Money quotes from the Economist article:
…The biggest robot news of 2013 was that Google bought eight promising robot startups. Rich and well led (by Andy Rubin, who masterminded the Android operating system) and with access to world-beating expertise in cloud computing and artificial intelligence, both highly relevant, Google’s robot programme promises the possibility of something spectacular—though no one outside the company knows what that might be. Amazon, too, is betting on robots, both to automate its warehouses and, more speculatively, to make deliveries by drone.
… Aerial robots—drones—may be in the vanguard here. They will let farmers tend their crops in new ways, give citizens, journalists and broadcasters new perspectives on events big and small (see article), monitor traffic and fires, look for infrastructure in need of repair and much more besides.
…Just as employment in agriculture, which used to provide almost all the jobs in the pre-modern era, now accounts for only 2% of rich-world employment so jobs in today’s manufacturing and services industries may be forced to retreat before the march of the robots. Whether humanity will find new ways of using its labour, or the future will be given over to forced leisure, is a matter of much worried debate among economists.

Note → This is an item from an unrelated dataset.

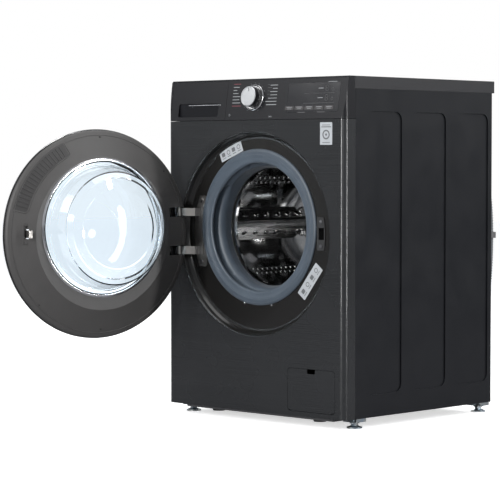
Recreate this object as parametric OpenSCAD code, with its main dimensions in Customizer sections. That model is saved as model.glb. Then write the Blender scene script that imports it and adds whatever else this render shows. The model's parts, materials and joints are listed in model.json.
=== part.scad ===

Either way, robots will probably get the credit or blame.
…But robots will not just animate the inanimate environment. They will inhabit it alongside their masters, fulfilling all sorts of needs. Some, like Baxter, will help make and move things, some will provide care, some just comfort or companionship. A Japanese robot resembling a baby seal, which responds amiably to stroking and can distinguish voices, seems to help elderly patients with dementia.